AS MINHAS CONVERSAS POR AÍ

segunda-feira, 3 de fevereiro de 2014

OS VENTOS MALINOS DO INVERNO CRÁTICO SOBRE A INVESTIGAÇÃO

O texto de leitura obrigatória do Professor Moisés de Lemos Martins, Director do Centro de Estudos de Comunicação e Sociedade da Universidade do Minho, com o título acima, leva-me a retomar algumas notas complementares sobre a forma como está a ser destratada a investigação e ciência, sobretudo no universo particular das ciências sociais. Este texto complementa de forma notável a excelente entrevista do Reitor da Universidade  de Lisboa.
Em primeiro lugar recordo uma também recente entrevista, também no Público, de Devon Jensen, professor universitário com trabalho desenvolvido sobre o papel das universidades, a sua relação com os governos e o mundo económico e empresarial, que apresentou em Lisboa uma conferência com a estimulante interrogação como título, "Is Higher Education Merely a Servant of the Economy?"
Da extensa entrevista uma primeira referência à importância crucial atribuída ao investimento em formação de nível superior ainda que em diferentes formatos e extensão.
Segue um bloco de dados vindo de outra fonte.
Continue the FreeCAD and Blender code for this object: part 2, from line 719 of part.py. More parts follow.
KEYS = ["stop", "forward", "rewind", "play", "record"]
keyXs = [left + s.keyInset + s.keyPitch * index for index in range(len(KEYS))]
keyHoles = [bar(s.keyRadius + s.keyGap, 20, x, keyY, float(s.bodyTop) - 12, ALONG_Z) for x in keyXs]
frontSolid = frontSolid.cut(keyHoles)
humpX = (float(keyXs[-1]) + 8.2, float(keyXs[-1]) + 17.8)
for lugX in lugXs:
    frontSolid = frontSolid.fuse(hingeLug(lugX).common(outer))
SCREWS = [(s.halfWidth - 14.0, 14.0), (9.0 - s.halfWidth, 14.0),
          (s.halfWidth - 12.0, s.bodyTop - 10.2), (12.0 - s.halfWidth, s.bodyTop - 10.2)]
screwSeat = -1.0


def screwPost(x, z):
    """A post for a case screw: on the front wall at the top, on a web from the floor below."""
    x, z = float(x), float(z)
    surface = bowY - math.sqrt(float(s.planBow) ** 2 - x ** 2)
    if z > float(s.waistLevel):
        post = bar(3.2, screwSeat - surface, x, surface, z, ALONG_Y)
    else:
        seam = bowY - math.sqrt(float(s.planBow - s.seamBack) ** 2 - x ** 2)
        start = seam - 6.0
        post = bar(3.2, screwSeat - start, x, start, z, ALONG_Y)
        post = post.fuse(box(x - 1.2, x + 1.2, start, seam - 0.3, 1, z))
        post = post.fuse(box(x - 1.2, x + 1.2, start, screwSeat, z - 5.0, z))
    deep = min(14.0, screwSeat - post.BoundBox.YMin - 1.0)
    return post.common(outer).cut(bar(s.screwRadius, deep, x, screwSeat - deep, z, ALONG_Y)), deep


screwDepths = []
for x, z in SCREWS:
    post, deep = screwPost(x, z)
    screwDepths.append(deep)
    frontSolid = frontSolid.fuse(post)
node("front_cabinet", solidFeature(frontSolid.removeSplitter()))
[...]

Esta afirmação contraria a lógica actualmente seguida em Portugal de desinvestimento no ensino superior e investigação por mais que Nuno Crato e Miguel Seabra se esforcem por demonstrar o contrário..
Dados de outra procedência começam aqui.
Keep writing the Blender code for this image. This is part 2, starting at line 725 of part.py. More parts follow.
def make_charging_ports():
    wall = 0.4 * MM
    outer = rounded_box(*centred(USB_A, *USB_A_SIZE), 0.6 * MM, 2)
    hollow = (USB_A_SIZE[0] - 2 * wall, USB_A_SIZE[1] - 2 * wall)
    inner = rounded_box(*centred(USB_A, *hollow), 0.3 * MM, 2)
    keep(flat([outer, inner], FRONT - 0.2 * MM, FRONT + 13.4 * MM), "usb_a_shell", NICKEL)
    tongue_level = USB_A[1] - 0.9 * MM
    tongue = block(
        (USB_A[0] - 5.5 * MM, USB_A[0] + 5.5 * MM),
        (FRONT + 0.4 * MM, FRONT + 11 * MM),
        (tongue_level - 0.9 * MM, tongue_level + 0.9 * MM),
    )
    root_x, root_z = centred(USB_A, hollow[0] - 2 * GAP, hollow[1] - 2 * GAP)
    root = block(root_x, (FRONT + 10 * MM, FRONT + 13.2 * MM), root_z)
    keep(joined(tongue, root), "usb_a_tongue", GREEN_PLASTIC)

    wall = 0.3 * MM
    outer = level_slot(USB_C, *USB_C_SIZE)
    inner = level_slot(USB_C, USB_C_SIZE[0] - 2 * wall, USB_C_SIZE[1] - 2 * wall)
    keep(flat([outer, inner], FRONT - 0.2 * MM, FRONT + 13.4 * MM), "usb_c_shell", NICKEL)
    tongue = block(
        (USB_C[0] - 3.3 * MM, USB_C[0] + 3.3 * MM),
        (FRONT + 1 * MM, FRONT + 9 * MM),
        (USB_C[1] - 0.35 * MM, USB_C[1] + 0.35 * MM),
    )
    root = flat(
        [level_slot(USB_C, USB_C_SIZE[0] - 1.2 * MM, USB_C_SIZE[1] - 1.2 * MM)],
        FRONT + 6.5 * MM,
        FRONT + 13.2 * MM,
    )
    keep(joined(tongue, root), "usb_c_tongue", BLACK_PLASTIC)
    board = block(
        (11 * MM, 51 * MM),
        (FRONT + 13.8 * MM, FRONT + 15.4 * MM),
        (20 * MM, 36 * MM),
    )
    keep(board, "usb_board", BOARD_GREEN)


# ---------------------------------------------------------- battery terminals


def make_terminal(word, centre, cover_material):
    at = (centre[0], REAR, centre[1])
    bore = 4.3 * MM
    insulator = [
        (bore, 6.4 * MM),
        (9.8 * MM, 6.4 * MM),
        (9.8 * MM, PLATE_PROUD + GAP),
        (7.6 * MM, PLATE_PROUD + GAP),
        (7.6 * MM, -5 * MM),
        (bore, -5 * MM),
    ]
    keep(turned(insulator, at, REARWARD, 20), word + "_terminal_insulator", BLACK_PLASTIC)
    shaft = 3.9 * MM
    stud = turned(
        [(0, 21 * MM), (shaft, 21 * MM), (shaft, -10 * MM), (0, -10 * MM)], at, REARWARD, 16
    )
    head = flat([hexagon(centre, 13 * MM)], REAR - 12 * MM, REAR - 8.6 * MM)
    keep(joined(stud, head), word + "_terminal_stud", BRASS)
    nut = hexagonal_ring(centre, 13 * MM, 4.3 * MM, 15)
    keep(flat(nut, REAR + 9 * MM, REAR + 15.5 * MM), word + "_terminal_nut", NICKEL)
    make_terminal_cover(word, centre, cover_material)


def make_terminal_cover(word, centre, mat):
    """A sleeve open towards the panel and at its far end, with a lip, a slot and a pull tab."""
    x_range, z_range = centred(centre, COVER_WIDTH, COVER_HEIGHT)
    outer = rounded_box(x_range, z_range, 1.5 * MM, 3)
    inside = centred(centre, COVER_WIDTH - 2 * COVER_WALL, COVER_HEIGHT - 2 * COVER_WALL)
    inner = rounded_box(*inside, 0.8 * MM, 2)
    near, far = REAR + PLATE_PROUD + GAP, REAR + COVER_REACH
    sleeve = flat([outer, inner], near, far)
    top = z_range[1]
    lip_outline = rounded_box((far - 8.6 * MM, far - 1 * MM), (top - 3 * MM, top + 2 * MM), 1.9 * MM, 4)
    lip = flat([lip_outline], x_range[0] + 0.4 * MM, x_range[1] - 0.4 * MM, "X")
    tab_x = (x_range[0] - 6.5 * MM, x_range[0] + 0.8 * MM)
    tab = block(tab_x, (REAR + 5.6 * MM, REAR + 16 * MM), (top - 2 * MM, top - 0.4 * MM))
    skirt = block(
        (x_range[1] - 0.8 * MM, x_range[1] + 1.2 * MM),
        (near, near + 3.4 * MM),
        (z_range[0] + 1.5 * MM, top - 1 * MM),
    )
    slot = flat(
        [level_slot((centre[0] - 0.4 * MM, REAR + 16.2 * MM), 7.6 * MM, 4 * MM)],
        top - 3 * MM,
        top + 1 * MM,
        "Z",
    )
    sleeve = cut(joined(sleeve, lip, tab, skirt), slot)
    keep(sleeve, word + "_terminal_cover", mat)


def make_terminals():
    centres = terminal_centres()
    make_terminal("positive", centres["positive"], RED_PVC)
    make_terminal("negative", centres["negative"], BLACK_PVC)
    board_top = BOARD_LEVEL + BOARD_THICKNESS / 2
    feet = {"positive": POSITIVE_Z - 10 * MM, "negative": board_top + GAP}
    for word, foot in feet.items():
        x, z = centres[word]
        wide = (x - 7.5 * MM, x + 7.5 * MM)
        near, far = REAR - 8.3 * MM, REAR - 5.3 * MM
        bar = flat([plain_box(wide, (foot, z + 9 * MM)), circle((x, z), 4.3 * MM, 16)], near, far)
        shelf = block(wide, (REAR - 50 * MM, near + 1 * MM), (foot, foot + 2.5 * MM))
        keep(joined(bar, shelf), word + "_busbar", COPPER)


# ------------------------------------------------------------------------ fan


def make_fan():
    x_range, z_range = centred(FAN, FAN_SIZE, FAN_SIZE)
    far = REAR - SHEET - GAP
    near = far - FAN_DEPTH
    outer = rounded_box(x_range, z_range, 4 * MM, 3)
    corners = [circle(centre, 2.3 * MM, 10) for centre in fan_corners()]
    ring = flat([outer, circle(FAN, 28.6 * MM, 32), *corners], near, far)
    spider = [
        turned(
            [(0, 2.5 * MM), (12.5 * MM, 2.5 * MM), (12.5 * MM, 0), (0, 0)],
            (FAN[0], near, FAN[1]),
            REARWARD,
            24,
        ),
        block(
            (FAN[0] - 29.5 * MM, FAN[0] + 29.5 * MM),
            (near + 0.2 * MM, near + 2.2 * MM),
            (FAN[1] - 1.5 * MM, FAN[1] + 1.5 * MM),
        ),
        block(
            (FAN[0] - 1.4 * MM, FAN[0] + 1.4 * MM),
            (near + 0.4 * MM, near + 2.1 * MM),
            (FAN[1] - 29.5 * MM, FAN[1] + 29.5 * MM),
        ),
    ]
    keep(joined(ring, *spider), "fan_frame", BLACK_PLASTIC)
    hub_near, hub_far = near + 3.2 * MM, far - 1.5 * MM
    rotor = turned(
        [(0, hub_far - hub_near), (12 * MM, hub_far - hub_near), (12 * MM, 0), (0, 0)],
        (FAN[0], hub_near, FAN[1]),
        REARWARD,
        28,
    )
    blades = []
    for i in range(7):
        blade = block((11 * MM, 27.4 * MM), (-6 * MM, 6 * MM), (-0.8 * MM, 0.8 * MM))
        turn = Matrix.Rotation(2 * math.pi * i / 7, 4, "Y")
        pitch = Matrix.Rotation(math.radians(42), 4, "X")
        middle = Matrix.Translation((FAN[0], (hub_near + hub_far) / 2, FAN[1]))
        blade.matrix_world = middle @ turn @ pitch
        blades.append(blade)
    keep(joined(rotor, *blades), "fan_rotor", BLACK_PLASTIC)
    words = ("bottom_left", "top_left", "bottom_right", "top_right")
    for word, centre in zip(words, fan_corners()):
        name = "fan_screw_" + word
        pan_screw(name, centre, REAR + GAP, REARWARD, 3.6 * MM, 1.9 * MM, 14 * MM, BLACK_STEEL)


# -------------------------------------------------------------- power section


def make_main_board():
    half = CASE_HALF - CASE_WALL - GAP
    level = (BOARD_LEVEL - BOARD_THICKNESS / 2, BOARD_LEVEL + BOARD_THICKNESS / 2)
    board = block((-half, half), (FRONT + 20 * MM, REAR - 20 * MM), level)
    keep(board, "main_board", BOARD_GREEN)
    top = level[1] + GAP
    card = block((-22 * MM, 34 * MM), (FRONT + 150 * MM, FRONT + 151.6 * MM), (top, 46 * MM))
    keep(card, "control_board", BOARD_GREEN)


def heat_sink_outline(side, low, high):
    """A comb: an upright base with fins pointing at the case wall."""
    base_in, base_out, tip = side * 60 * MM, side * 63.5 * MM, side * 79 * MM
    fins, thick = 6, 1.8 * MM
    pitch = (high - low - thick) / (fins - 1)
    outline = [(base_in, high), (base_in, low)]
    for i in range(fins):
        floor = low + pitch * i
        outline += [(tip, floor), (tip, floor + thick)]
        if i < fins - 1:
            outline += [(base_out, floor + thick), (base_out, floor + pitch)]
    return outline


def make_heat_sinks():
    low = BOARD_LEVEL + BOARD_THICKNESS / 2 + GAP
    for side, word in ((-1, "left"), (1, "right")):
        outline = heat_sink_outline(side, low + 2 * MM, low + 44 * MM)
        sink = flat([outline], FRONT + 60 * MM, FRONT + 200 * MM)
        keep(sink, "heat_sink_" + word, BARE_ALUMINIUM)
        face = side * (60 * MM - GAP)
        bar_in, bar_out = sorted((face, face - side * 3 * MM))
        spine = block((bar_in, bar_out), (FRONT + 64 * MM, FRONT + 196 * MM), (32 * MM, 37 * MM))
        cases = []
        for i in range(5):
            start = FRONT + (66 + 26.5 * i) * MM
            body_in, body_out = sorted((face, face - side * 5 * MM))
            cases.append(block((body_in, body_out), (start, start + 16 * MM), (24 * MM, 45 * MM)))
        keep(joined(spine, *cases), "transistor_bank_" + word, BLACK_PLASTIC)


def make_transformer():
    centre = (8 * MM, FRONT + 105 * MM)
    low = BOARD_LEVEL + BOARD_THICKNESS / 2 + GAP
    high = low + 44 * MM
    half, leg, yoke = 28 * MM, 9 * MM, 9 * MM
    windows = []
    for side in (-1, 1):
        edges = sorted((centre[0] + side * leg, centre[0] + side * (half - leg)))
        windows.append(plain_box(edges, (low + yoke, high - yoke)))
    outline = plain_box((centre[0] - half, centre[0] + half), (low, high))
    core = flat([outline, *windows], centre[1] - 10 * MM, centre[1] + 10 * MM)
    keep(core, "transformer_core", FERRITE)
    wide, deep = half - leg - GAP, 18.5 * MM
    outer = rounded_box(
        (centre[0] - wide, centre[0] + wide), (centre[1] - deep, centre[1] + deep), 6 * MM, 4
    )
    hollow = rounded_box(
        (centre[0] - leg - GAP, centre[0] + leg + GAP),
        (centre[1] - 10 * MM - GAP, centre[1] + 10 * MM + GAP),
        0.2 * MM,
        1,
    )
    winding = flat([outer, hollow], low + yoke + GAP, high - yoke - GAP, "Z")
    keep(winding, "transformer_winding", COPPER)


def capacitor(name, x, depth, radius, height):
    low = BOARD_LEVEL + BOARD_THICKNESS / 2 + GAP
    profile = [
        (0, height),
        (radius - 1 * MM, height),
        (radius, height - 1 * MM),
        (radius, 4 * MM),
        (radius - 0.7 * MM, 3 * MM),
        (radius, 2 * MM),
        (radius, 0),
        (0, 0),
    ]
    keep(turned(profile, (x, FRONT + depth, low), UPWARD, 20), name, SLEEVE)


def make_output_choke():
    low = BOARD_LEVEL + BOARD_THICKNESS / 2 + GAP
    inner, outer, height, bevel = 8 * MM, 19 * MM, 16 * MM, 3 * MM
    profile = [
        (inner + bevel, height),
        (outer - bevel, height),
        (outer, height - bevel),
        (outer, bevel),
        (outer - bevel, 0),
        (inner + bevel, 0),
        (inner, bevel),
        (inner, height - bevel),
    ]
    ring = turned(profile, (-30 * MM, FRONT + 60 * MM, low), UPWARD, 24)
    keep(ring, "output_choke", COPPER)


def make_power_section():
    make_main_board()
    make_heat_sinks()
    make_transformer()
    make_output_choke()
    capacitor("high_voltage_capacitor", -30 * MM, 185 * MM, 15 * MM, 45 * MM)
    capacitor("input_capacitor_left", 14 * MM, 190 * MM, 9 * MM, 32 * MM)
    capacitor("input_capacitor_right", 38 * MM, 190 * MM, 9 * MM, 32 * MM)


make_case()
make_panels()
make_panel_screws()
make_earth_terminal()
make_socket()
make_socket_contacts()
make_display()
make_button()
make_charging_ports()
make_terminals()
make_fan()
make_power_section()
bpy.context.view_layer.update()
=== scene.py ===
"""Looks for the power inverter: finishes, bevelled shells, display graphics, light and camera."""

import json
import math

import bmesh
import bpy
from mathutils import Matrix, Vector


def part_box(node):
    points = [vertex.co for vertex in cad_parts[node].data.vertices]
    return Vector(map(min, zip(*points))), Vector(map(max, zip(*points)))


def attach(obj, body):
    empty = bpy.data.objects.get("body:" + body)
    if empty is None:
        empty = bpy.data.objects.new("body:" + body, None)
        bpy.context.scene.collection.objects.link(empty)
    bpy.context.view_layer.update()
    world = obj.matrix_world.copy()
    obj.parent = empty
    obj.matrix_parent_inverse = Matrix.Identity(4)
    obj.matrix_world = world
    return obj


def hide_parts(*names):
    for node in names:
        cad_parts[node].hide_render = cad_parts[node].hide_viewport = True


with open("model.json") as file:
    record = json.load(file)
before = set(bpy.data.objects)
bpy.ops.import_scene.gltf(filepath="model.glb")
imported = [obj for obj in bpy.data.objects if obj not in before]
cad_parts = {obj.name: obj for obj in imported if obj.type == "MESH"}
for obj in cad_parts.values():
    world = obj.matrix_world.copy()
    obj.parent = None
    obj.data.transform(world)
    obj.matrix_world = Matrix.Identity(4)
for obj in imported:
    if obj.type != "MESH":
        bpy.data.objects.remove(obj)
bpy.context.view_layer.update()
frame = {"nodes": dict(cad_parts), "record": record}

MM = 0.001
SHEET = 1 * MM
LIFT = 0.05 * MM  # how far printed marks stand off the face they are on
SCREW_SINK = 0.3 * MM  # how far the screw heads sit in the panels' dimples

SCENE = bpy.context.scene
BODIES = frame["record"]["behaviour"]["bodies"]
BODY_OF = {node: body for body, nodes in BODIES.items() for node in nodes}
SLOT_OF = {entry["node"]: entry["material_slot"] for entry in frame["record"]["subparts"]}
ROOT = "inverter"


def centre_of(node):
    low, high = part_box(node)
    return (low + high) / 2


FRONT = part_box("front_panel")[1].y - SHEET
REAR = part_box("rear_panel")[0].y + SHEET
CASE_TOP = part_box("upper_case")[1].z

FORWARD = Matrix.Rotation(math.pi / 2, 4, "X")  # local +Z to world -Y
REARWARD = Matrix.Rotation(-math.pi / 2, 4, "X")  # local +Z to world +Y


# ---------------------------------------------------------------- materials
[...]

Parece-me também de sublinhar o relevo concedido ao investimento na formação e desenvolvimento na formação e investigação nos domínios das ciências sociais. Mais uma vez, este investimento e importância são afirmados ao arrepio da forma insustentável como em Portugal as Ciências Sociais são consideradas pelo MEC, como várias posições e discursos ultimamente produzidos e divulgados demonstram e aos quais aqui tenho feito referência. Recordo a discriminação em matéria de financiamento e os discursos que se vão ouvindo sobre o que deve ser a investigação de “qualidade” como as disparatadas, ignorantes e arrogantes afirmações de Pires de Lima. O texto de Moisés de Lemos Martins é extraordinariamente elucidativo deste tratamento discriminado das ciências sociais.
No mesmo sentido, parece interessante que, contrariando um discurso que se instala no sentido de definir a oferta formativa de ensino superior com um critério quase exclusivamente centrado na “empregabilidade”, Devon Jensen chama a atenção para a volatilidade e mudança dos mercados de trabalho, bem como para o papel de liderança que as instituições devem assumir na definição da sua oferta, ou seja e como já tenho referido, o ensino superior não deve ignorar o mercado de trabalho mas não pode andar “a reboque” desse mercado que, aliás, muda a uma velocidade enorme. Mais uma vez é de sublinhar a importância que neste contexto assumem as ciências sociais.
Uma última referência para o que Devon Jensen chama de “novo paradigma” no financiamento das universidades a que eu acrescentaria, da investigação.
Em termos simples, Devon Jensen afirma que sendo as empresas beneficiárias da qualificação dos seus trabalhadores devem, por isso, financiar as universidades para a formação. A experiência vai-me causando alguma reserva face aos “novos paradigmas” tantas vezes referidos a propósito das mais variadas matérias que, nas mais das vezes, de novo têm pouco e paradigma … nunca serão. Miguel Seabra e Nuno Crato também defendem uma nova visão para a investigação e ciência e o resultado parece muito preocupante.
Na verdade esta perspectiva levanta-me algumas questões. Em primeiro lugar, creio que se considerarmos que as empresas beneficiam da qualificação superior dos seus colaboradores então devem pagar-lhes em função dessas competências e dos benefícios que obtêm. Com salários mais elevados os mais qualificados pagarão, obviamente, um maior volume de impostos o que contribui mais para o financiamento do estado e, também, do ensino superior público. A situação por cá é assustadora pois verifica-se que empresas e também o estado pagam a pessoas qualificadas salários miseráveis e indignos, não sendo um salário mas antes um subsídio de sobrevivência. Como esperar que este mercado que assim funciona venha a envolver-se num “novo paradigma” financiando o ensino superior e da investigação?
Finalmente, com as empresas a financiar o ensino superior e a investigação, acentuar-se-ia a desvalorização do universo das ciências sociais e das humanidades. O que se passa com o financiamento à investigação nesta área mostram isso mesmo tal como é bem demonstrado no texto que justifica estas notas.
Sopram ventos adversos, malinos como lhes chamamos no Meu Alentejo, malignos como lhes chama Moisés de Lemos Martins.